Closed mbabadi closed 5 years ago
These are parts of the remove-background
documentation that I stripped out form the main readme:
Modules:
========
``remove-background``
---------------------
The command line tool called ``remove-background`` removes ambient RNA from a
count matrix generated by CellRanger ``count``. Entries in the count matrix
are the sum of real counts and some background counts from ambient RNA. The
purpose of the ``remove-background`` tool is two-fold: (1) to remove the
background RNA counts from real cells, and (2) to determine which barcodes
contain cells and which correspond to "empty" droplets with only ambient RNA.

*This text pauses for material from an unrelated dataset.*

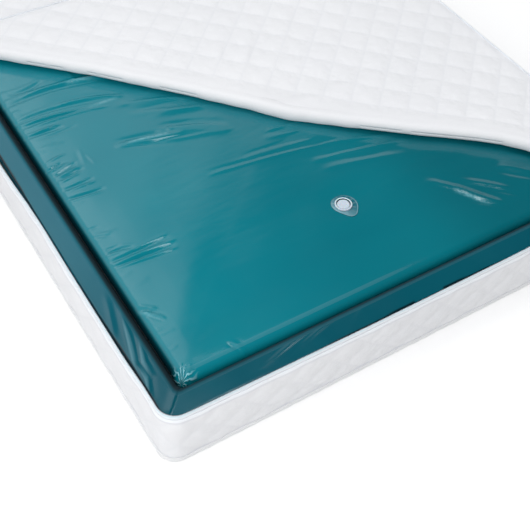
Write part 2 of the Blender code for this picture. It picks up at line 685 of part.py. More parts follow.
def build_slider(name, finish, location, heading):
    """A zip slider in front of the coils, and the pull tab on its pin. Its own X points out from the bed."""
    half_length, half_height = SLIDER_LENGTH / 2, SLIDER_HEIGHT / 2
    back, front = CLEARANCE, CLEARANCE + SLIDER_THICKNESS
    pin_reach = front + PIN_STANDOFF
    lug_inner = TAB_EYE_WIDTH / 2 + CLEARANCE
    lug_outer = lug_inner + LUG_THICKNESS
    holder = pivot(f"zip_slider_{name}_track", location)
    holder.rotation_euler = (0, 0, heading)
    body_shape = block((back, -half_length, -half_height), (front, half_length, half_height))
    body = place(f"zip_slider_{name}", body_shape, finish, parent=holder)
    for side in (-1, 1):
        low, high = sorted((side * lug_inner, side * lug_outer))
        lug = block(
            (front - PIN_RADIUS, low, -LUG_HEIGHT / 2), (front + LUG_REACH, high, LUG_HEIGHT / 2)
        )
        combine(body, place(f"lug_{name}_{side}", lug, finish, parent=holder), "UNION")
    pin = place(f"pin_{name}", rod(PIN_RADIUS, lug_inner + LUG_THICKNESS / 2), finish, parent=holder)
    pin.location = (pin_reach, 0, 0)
    combine(body, pin, "UNION")

    hinge = pivot(f"zip_pull_{name}_hinge", (pin_reach, 0, 0))
    hinge.parent = holder
    half_tab, half_eye = TAB_THICKNESS / 2, TAB_EYE_WIDTH / 2
    tab_shape = block((-half_tab, -TAB_WIDTH / 2, -TAB_LENGTH), (half_tab, TAB_WIDTH / 2, -TAB_NECK_LENGTH))
    tab = place(f"zip_pull_{name}", tab_shape, finish, parent=hinge)
    neck = block((-half_tab, -half_eye, -TAB_NECK_LENGTH - OVERRUN), (half_tab, half_eye, 0))
    combine(tab, place(f"tab_neck_{name}", neck, finish, parent=hinge), "UNION")
    combine(tab, place(f"tab_eye_{name}", rod(TAB_EYE_RADIUS, half_eye), finish, parent=hinge), "UNION")
    bore = rod(PIN_RADIUS + CLEARANCE, half_eye + OVERRUN)
    combine(tab, place(f"tab_bore_{name}", bore, finish, parent=hinge), "DIFFERENCE")


def main():
    """Clears the scene and builds the bed."""
    for item in list(bpy.data.objects):
        bpy.data.objects.remove(item)
    quilt = material("quilted_cover", (0.83, 0.84, 0.87), 0.85)
    trim = material("cover_trim", (0.88, 0.90, 0.93), 0.6)
    nylon = material("zip_nylon", (0.80, 0.82, 0.85), 0.4)
    foam = material("foam", (0.86, 0.82, 0.66), 0.95)
    heater = material("heater_film", (0.04, 0.04, 0.05), 0.6)
    rubber = material("lead_boss_rubber", (0.03, 0.03, 0.03), 0.7)
    liner_vinyl = material("liner_vinyl", (0.01, 0.13, 0.17), 0.35)
    bladder_vinyl = material("bladder_vinyl", (0.02, 0.30, 0.34), 0.2)
    clear_vinyl = material("clear_vinyl", (0.25, 0.55, 0.58), 0.15)
    fleece = material("fleece", (0.90, 0.91, 0.92), 0.95)
    water = material("water", (0.55, 0.80, 0.85), 0.05)
    white_plastic = material("white_plastic", (0.85, 0.90, 0.92), 0.35)
    steel = material("slider_metal", (0.75, 0.76, 0.78), 0.3, metallic=1.0)

    build_cover_base(quilt, trim)
    half_turn = Matrix.Rotation(math.pi, 4, FOLD_AXIS).to_quaternion()
    build_cover_top(quilt, trim, nylon, pivot("corner_flap_fold", FOLD_PIVOT, half_turn))
    base = build_frame(foam)
    build_heating(base, heater, rubber, white_plastic)
    build_liner(liner_vinyl)
    sheet, fill = build_bladder(bladder_vinyl, fleece, water)
    build_valve(sheet, fill, clear_vinyl, white_plastic)
    coil_face = BED_WIDTH / 2 - COIL_INSET
    coil_middle = BORDER_HEIGHT - CLEARANCE / 2
    build_slider("left", steel, (-coil_face, FOLD_LEFT_Y + SLIDER_PAST_FOLD, coil_middle), math.pi)
    right_y = max(FOLD_RIGHT_Y, CORNER_RADIUS - BED_LENGTH / 2) + SLIDER_PAST_FOLD
    build_slider("right", steel, (coil_face, right_y, coil_middle), 0)


main()
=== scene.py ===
"""Softside waterbed mattress with one corner of its quilted top cover folded back.

Everything is in metres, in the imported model's frame: X across the bed, Y from the foot to the head and Z
up from the floor. An inset is a distance inwards from the outer face of the border, and a length is
measured along that face from the head end of the left side, round the foot. Seam coordinates run along
the fold line, to the right, and square to it, towards the open corner. Longer tables
and profiles are written in millimetres.
"""

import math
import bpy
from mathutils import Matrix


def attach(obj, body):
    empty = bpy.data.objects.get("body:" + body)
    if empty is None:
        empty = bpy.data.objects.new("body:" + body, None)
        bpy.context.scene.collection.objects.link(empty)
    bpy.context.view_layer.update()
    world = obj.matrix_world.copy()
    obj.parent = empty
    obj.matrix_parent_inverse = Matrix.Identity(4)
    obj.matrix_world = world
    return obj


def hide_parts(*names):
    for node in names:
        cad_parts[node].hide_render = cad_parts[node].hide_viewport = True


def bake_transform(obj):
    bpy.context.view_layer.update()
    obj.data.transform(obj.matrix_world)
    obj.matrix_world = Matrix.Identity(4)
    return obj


bl_info = {
    "name": "Softside Waterbed",
    "version": (1, 0, 0),
    "blender": (4, 5, 0),
    "location": "View3D > Sidebar > Waterbed",
    "description": "Builds the cover, zip, liner, water mattress and valve of a softside waterbed",
    "category": "Object",
}

import bmesh
import bpy
import numpy as np
from bpy.props import FloatProperty, FloatVectorProperty, PointerProperty
from mathutils import Matrix, Vector

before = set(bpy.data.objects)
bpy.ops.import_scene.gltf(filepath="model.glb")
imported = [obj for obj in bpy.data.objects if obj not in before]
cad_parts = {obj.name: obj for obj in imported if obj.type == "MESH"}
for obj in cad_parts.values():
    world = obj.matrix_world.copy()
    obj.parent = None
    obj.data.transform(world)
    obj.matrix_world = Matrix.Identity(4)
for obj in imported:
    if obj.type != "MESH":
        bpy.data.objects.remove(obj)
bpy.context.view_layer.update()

# Bed
HALF_WIDTH = 0.70
HALF_LENGTH = 1.00
CORNER_RADIUS = 0.050
INNER_RADIUS = 0.014
WELD = 1e-6
DIAGONAL = math.sqrt(0.5)
UP = np.array([0, 0, 1])

# Border, from the floor up
BORDER_BOTTOM = 0.0023
BINDING_TOP = 0.0146
BORDER_TOP = 0.1757
FACE_INSET = 0.003
BACK_INSET = 0.0118
BORDER_ROUND = 0.006
BORDER_STEP = 0.005
BINDING_STEP = 0.006
BORDER_HEM = 0.0070
BASE_LEVEL = 0.0010
BASE_THICKNESS = 0.0014
JOIN_GAP = 0.00015

# Zip
TAPE_INSET = 0.0045
TAPE_HEIGHT = 0.011
LOWER_TAPE = 0.1760
UPPER_TAPE = 0.1927
LOWER_COIL = 0.1885
UPPER_COIL = 0.1912
COIL_INSET = 0.0050
COIL_PITCH = 0.0034
COIL_ACROSS = 0.00115
COIL_UP = 0.00075
COIL_WIRE = 0.00042
TAPE_STEP = 0.004
TAPE_FLOP = 0.003
SLIDER_OUT = 0.6965
SLIDER_LEVEL = 0.18985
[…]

The inference procedure also embeds gene expression in a lower-dimensional
latent space, which can be used for clustering and visualization.
Input
A raw count matrix from single cell RNA sequencing,
including cell barcodes and empty droplet barcodes alike. This should be
the output of `CellRanger <https://support.10xgenomics.com/
single-cell-gene-expression/software/pipelines/
latest/what-is-cell-ranger>`_ ``count`` in the form of an `HDF5
file <https://support.10xgenomics.com/single-cell-gene-expression/
software/pipelines/latest/advanced/h5_matrices>`_.
Outputs
1. The output of the analysis is a new count matrix,
which is the counts after background subtraction. The new count matrix
is also in HDF5 format, and can be used in place of the raw count
matrix in downstream analyses.
2. A second output is the probability that each barcode contains a real
cell. This information is contained in the HDF5 file. For users
who would rather work with CSV files, there is also an output called
*cell_barcodes.csv* that lists each barcode which has been determined
to contain a cell.
3. A third output is a low-dimensional latent representation of the gene
expression of each cell. This information is contained in the
HDF5 file.
Cell probabilities can be used to filter out empty droplets
for downstream analyses. The low-dimensional latent
representation can be used for visualization and clustering.
Methodology
Inferences made by ``remove-background`` are based on a Bayesian model and
amortized stochastic variational inference (SVI). During the training
phase, the model automatically learns the ambient RNA profile from the
data. It also uses an auto-encoder-like neural module to learn the
manifold of true (i.e. background-corrected) gene expression. The latter
helps us distinguish empty from cell-containing droplets. The model and
the inference algorithm are implemented using the probabilistic programming
language `Pyro <https://github.com/pyro-ppl/pyro/>`_.
Additional details about the method, including extensive envaluations,
can be found in the following pre-print:
S.J. Fleming, M. Babadi, et al. Unsupervised removal of background RNA
counts from scRNA-seq datasets. (2019) bioRxiv.
PR #20 introduces a basic structure of CellBender documentation. I will keep this issue open to remind us to review and improve the documentation before v0.1 release.
Adding in basic Sphinx to the codebase.